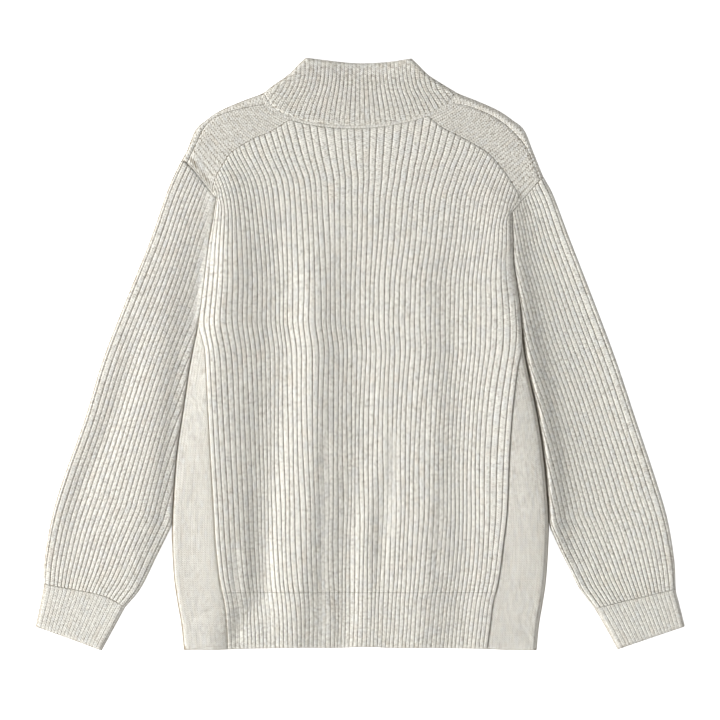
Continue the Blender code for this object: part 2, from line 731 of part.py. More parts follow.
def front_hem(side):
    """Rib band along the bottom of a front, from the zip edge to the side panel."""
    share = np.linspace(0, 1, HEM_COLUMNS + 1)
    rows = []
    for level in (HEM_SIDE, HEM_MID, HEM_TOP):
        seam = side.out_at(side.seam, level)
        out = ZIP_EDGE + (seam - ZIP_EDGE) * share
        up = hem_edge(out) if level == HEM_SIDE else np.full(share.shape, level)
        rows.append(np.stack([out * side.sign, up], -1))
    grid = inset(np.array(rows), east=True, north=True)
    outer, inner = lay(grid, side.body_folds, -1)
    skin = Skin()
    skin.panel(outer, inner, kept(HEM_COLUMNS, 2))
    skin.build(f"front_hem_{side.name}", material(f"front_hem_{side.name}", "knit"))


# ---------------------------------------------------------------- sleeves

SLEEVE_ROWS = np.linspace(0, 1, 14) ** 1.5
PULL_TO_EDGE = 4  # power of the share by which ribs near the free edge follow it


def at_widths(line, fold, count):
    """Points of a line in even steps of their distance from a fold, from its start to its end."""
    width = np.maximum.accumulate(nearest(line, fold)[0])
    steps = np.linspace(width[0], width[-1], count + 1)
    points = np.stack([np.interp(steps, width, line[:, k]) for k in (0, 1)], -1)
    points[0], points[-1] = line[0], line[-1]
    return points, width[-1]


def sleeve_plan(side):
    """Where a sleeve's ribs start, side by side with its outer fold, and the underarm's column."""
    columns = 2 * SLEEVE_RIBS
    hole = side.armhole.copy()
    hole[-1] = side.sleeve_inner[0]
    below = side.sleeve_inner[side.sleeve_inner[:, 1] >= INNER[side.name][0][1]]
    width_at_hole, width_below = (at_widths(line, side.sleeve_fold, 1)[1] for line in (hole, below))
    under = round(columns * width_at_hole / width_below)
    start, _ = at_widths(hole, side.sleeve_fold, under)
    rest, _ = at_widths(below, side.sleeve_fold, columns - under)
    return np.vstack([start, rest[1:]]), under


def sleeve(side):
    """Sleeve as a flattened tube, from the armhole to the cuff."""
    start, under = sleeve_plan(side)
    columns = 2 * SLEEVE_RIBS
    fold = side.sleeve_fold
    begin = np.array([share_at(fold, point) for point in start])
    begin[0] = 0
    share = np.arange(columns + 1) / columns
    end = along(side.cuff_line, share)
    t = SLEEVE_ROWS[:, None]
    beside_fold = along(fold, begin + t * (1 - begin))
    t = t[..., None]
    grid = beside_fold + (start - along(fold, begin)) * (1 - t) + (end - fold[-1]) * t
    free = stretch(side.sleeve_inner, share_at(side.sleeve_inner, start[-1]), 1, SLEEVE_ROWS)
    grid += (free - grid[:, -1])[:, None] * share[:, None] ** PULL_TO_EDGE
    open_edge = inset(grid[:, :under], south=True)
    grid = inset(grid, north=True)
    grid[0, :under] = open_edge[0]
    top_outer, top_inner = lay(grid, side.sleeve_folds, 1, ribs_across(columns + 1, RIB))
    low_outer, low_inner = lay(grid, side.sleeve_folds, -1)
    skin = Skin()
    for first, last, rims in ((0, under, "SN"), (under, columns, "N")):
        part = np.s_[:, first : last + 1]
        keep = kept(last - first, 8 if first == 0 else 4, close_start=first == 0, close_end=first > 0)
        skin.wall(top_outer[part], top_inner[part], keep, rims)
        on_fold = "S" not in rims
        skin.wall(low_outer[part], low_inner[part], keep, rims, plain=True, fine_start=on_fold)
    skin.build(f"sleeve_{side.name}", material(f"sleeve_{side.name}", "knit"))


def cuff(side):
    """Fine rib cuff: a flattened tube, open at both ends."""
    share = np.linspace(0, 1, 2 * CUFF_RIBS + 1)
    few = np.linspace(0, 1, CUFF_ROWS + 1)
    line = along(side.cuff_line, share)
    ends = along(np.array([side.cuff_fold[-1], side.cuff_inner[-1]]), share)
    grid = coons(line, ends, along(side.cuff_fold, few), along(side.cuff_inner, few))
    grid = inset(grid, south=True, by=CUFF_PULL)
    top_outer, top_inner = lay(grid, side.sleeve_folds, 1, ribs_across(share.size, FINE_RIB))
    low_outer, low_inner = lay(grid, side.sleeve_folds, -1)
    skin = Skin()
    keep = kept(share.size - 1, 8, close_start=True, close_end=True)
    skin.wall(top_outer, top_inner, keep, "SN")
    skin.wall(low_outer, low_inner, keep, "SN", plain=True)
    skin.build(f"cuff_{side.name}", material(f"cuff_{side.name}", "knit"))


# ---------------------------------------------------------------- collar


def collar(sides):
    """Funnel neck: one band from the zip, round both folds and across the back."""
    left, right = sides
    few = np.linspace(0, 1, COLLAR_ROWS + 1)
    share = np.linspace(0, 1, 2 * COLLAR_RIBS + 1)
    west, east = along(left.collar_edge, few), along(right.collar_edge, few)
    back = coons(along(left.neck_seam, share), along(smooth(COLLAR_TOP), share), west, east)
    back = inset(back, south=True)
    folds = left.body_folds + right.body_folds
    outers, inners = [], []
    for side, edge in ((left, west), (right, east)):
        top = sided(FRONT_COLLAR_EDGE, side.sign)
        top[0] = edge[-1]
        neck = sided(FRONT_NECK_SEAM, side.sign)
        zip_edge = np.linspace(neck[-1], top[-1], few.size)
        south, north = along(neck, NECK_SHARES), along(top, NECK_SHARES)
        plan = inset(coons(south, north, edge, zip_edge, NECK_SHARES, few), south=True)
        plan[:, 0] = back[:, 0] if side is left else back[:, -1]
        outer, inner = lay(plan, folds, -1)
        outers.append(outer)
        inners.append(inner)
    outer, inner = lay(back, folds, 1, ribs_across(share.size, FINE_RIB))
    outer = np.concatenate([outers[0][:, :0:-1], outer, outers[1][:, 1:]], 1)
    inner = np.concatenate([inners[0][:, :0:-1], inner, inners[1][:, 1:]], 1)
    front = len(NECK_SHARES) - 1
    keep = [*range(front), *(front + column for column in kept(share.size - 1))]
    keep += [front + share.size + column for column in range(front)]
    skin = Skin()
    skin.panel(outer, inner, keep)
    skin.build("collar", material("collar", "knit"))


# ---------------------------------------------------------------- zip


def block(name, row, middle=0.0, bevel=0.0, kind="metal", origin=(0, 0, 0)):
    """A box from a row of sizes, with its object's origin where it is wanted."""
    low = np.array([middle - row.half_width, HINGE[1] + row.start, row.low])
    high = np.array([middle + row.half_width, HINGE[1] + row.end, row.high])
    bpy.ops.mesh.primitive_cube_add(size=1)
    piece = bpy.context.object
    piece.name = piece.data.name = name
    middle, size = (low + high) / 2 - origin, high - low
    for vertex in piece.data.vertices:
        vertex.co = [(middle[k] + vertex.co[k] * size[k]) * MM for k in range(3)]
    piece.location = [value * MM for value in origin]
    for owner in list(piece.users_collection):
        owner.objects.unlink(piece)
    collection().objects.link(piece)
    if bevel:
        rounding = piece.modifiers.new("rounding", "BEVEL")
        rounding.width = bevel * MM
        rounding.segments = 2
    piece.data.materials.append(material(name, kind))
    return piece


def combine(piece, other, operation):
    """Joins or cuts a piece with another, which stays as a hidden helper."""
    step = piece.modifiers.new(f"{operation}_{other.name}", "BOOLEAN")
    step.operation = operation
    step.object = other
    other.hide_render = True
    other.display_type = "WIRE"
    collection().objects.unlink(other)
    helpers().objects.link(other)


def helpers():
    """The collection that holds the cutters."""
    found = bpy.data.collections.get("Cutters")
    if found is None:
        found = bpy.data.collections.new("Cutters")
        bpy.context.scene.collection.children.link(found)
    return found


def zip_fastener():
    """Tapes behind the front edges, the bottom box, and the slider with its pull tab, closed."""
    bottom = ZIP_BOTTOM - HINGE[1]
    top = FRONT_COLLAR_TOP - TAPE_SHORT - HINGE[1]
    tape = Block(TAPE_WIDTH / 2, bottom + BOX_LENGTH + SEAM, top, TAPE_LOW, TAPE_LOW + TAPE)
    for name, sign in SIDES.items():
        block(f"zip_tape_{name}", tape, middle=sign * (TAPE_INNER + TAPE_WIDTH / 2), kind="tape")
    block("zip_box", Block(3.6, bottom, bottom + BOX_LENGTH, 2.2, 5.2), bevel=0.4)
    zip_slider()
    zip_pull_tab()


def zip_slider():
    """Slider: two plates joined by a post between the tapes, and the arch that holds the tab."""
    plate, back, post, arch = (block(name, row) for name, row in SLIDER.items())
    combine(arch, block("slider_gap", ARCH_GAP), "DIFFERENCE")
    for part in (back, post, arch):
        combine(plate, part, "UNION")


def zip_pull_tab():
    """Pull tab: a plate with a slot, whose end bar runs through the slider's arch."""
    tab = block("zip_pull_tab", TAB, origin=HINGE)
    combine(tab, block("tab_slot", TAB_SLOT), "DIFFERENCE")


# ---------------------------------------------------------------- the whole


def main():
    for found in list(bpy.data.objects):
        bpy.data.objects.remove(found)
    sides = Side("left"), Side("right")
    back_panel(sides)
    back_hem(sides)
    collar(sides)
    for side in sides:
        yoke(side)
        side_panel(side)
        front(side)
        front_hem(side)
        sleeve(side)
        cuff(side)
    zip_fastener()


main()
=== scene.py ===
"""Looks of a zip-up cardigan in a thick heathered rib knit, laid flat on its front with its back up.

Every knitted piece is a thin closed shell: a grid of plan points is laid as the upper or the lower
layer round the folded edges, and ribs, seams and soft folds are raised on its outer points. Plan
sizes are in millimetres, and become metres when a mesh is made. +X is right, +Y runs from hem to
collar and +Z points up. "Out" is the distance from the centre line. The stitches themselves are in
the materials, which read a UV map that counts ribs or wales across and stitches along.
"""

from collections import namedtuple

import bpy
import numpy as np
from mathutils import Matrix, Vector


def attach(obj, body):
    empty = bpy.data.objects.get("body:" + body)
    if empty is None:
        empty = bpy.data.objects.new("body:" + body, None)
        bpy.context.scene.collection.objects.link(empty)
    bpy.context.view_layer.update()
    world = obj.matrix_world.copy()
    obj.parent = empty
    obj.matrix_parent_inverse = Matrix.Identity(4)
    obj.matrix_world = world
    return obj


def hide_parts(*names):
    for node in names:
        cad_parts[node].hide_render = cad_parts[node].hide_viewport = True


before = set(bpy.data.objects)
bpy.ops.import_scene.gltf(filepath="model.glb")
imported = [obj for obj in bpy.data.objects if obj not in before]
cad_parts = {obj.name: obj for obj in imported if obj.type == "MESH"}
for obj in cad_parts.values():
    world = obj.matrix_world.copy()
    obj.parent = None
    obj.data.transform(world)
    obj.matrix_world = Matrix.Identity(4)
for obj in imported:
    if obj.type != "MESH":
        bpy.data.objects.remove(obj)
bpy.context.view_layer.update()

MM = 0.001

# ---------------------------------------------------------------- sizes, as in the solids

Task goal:
Output nothing except the lines from the line with "for part in" through the line with "cad_parts[node].hide_render = cad_parts[node].hide_viewport", copied exactly, end lines included.

Solution for this problem:
    for part in (back, post, arch):
        combine(plate, part, "UNION")


def zip_pull_tab():
    """Pull tab: a plate with a slot, whose end bar runs through the slider's arch."""
    tab = block("zip_pull_tab", TAB, origin=HINGE)
    combine(tab, block("tab_slot", TAB_SLOT), "DIFFERENCE")


# ---------------------------------------------------------------- the whole


def main():
    for found in list(bpy.data.objects):
        bpy.data.objects.remove(found)
    sides = Side("left"), Side("right")
    back_panel(sides)
    back_hem(sides)
    collar(sides)
    for side in sides:
        yoke(side)
        side_panel(side)
        front(side)
        front_hem(side)
        sleeve(side)
        cuff(side)
    zip_fastener()


main()
=== scene.py ===
"""Looks of a zip-up cardigan in a thick heathered rib knit, laid flat on its front with its back up.

Every knitted piece is a thin closed shell: a grid of plan points is laid as the upper or the lower
layer round the folded edges, and ribs, seams and soft folds are raised on its outer points. Plan
sizes are in millimetres, and become metres when a mesh is made. +X is right, +Y runs from hem to
collar and +Z points up. "Out" is the distance from the centre line. The stitches themselves are in
the materials, which read a UV map that counts ribs or wales across and stitches along.
"""

from collections import namedtuple

import bpy
import numpy as np
from mathutils import Matrix, Vector


def attach(obj, body):
    empty = bpy.data.objects.get("body:" + body)
    if empty is None:
        empty = bpy.data.objects.new("body:" + body, None)
        bpy.context.scene.collection.objects.link(empty)
    bpy.context.view_layer.update()
    world = obj.matrix_world.copy()
    obj.parent = empty
    obj.matrix_parent_inverse = Matrix.Identity(4)
    obj.matrix_world = world
    return obj


def hide_parts(*names):
    for node in names:
        cad_parts[node].hide_render = cad_parts[node].hide_viewport = True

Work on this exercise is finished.